What is needed
Write out the data below in full. Keep it exact.

Collected material
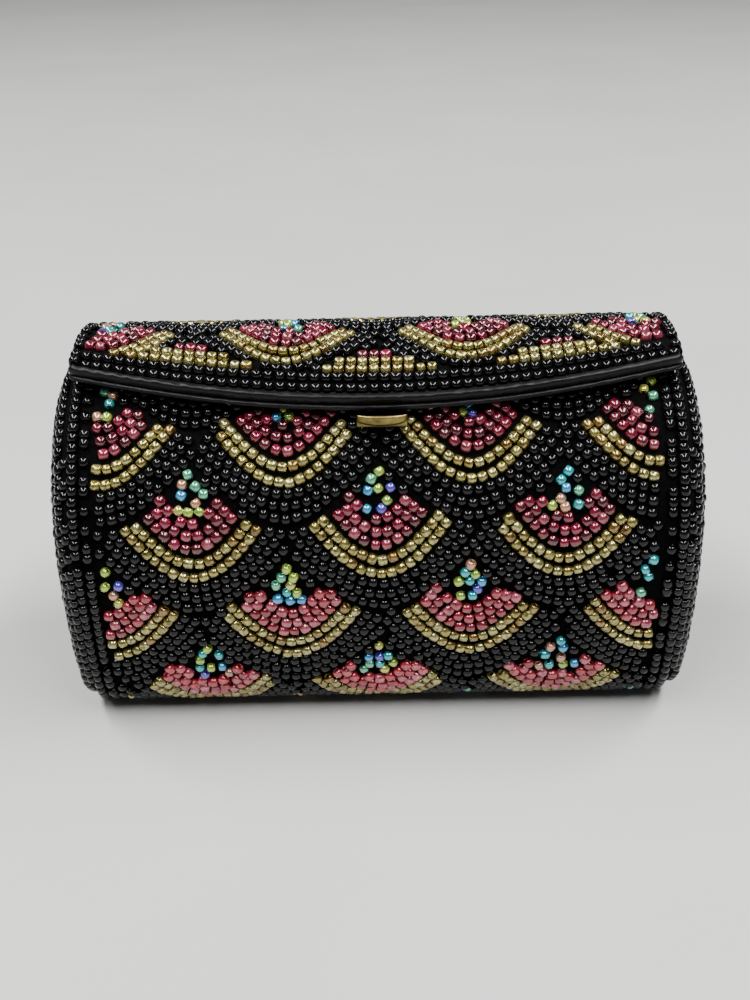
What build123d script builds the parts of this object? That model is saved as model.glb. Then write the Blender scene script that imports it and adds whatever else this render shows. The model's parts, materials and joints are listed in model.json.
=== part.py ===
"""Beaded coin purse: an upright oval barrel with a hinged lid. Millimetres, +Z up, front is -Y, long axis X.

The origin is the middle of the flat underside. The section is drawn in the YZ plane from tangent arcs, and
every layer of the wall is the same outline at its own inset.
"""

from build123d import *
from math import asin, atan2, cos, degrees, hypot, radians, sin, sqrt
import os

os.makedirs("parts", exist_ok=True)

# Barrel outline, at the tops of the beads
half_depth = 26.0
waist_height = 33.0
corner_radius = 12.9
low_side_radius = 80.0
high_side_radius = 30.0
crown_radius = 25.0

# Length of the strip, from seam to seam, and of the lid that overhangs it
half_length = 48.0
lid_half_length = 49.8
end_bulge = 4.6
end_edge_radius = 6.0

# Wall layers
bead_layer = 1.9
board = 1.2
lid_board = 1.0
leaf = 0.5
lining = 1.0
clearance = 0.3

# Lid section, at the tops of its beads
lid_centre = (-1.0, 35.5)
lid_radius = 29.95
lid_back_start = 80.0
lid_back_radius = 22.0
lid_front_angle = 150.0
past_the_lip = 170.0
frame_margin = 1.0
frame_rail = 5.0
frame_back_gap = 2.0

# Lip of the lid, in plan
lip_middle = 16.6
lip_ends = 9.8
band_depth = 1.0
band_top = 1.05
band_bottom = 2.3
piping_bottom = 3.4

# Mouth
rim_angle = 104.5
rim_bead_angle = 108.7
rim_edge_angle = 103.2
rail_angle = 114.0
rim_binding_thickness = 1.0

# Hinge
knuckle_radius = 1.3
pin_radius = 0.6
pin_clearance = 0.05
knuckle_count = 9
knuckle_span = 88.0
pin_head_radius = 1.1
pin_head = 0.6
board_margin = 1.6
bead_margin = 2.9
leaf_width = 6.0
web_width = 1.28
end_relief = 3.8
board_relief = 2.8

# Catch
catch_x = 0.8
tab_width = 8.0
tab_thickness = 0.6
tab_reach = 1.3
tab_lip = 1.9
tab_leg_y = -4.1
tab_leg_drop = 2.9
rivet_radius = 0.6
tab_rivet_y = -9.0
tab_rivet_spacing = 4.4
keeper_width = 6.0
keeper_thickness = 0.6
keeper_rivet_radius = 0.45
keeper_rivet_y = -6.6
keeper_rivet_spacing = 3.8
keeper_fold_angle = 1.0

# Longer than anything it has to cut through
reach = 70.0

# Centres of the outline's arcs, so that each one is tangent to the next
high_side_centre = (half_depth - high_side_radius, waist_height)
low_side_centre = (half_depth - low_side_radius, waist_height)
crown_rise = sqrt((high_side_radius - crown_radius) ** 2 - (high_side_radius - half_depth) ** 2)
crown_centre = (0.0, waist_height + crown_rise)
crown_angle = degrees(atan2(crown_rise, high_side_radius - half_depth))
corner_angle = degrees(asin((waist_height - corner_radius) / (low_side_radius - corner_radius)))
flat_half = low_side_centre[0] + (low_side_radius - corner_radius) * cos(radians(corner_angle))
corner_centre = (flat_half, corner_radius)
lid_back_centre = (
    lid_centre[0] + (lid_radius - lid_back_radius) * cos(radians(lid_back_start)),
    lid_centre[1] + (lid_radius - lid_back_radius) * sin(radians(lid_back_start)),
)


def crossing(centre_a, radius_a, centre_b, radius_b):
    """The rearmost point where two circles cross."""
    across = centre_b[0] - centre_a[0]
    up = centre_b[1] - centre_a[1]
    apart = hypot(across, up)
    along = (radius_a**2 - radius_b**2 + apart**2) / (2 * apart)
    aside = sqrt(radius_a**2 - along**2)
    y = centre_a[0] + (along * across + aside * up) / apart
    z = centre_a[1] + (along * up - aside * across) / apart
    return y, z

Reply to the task
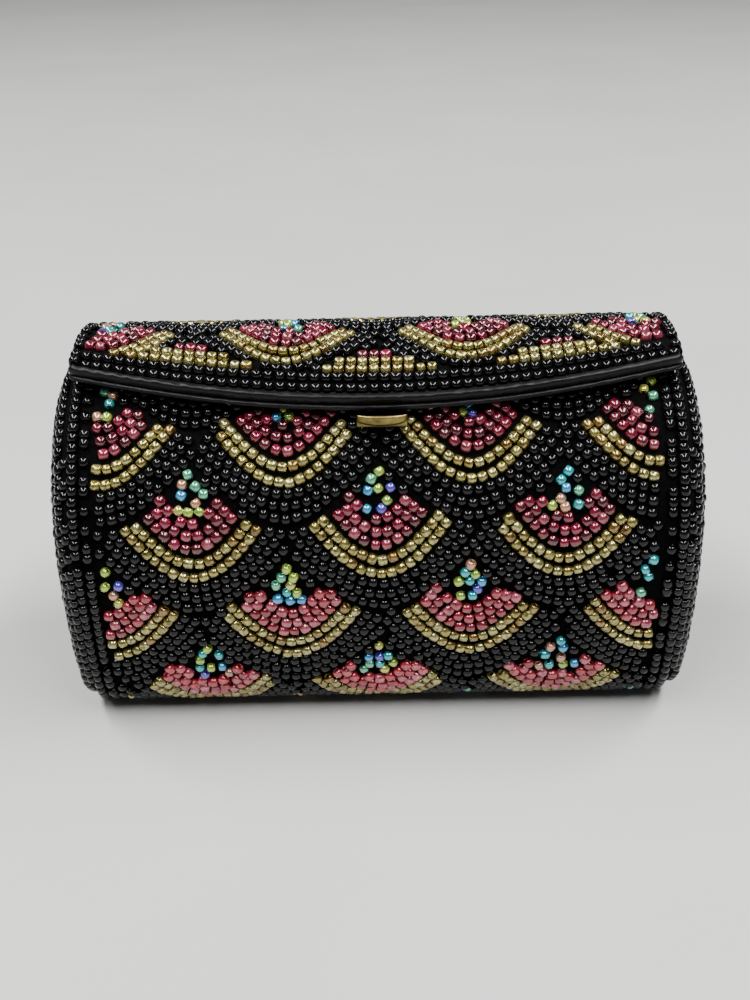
What build123d script builds the parts of this object? That model is saved as model.glb. Then write the Blender scene script that imports it and adds whatever else this render shows. The model's parts, materials and joints are listed in model.json.
=== part.py ===
"""Beaded coin purse: an upright oval barrel with a hinged lid. Millimetres, +Z up, front is -Y, long axis X.

The origin is the middle of the flat underside. The section is drawn in the YZ plane from tangent arcs, and
every layer of the wall is the same outline at its own inset.
"""

from build123d import *
from math import asin, atan2, cos, degrees, hypot, radians, sin, sqrt
import os

os.makedirs("parts", exist_ok=True)

# Barrel outline, at the tops of the beads
half_depth = 26.0
waist_height = 33.0
corner_radius = 12.9
low_side_radius = 80.0
high_side_radius = 30.0
crown_radius = 25.0

# Length of the strip, from seam to seam, and of the lid that overhangs it
half_length = 48.0
lid_half_length = 49.8
end_bulge = 4.6
end_edge_radius = 6.0

# Wall layers
bead_layer = 1.9
board = 1.2
lid_board = 1.0
leaf = 0.5
lining = 1.0
clearance = 0.3

# Lid section, at the tops of its beads
lid_centre = (-1.0, 35.5)
lid_radius = 29.95
lid_back_start = 80.0
lid_back_radius = 22.0
lid_front_angle = 150.0
past_the_lip = 170.0
frame_margin = 1.0
frame_rail = 5.0
frame_back_gap = 2.0

# Lip of the lid, in plan
lip_middle = 16.6
lip_ends = 9.8
band_depth = 1.0
band_top = 1.05
band_bottom = 2.3
piping_bottom = 3.4

# Mouth
rim_angle = 104.5
rim_bead_angle = 108.7
rim_edge_angle = 103.2
rail_angle = 114.0
rim_binding_thickness = 1.0

# Hinge
knuckle_radius = 1.3
pin_radius = 0.6
pin_clearance = 0.05
knuckle_count = 9
knuckle_span = 88.0
pin_head_radius = 1.1
pin_head = 0.6
board_margin = 1.6
bead_margin = 2.9
leaf_width = 6.0
web_width = 1.28
end_relief = 3.8
board_relief = 2.8

# Catch
catch_x = 0.8
tab_width = 8.0
tab_thickness = 0.6
tab_reach = 1.3
tab_lip = 1.9
tab_leg_y = -4.1
tab_leg_drop = 2.9
rivet_radius = 0.6
tab_rivet_y = -9.0
tab_rivet_spacing = 4.4
keeper_width = 6.0
keeper_thickness = 0.6
keeper_rivet_radius = 0.45
keeper_rivet_y = -6.6
keeper_rivet_spacing = 3.8
keeper_fold_angle = 1.0

# Longer than anything it has to cut through
reach = 70.0

# Centres of the outline's arcs, so that each one is tangent to the next
high_side_centre = (half_depth - high_side_radius, waist_height)
low_side_centre = (half_depth - low_side_radius, waist_height)
crown_rise = sqrt((high_side_radius - crown_radius) ** 2 - (high_side_radius - half_depth) ** 2)
crown_centre = (0.0, waist_height + crown_rise)
crown_angle = degrees(atan2(crown_rise, high_side_radius - half_depth))
corner_angle = degrees(asin((waist_height - corner_radius) / (low_side_radius - corner_radius)))
flat_half = low_side_centre[0] + (low_side_radius - corner_radius) * cos(radians(corner_angle))
corner_centre = (flat_half, corner_radius)
lid_back_centre = (
    lid_centre[0] + (lid_radius - lid_back_radius) * cos(radians(lid_back_start)),
    lid_centre[1] + (lid_radius - lid_back_radius) * sin(radians(lid_back_start)),
)


def crossing(centre_a, radius_a, centre_b, radius_b):
    """The rearmost point where two circles cross."""
    across = centre_b[0] - centre_a[0]
    up = centre_b[1] - centre_a[1]
    apart = hypot(across, up)
    along = (radius_a**2 - radius_b**2 + apart**2) / (2 * apart)
    aside = sqrt(radius_a**2 - along**2)
    y = centre_a[0] + (along * across + aside * up) / apart
    z = centre_a[1] + (along * up - aside * across) / apart
    return y, z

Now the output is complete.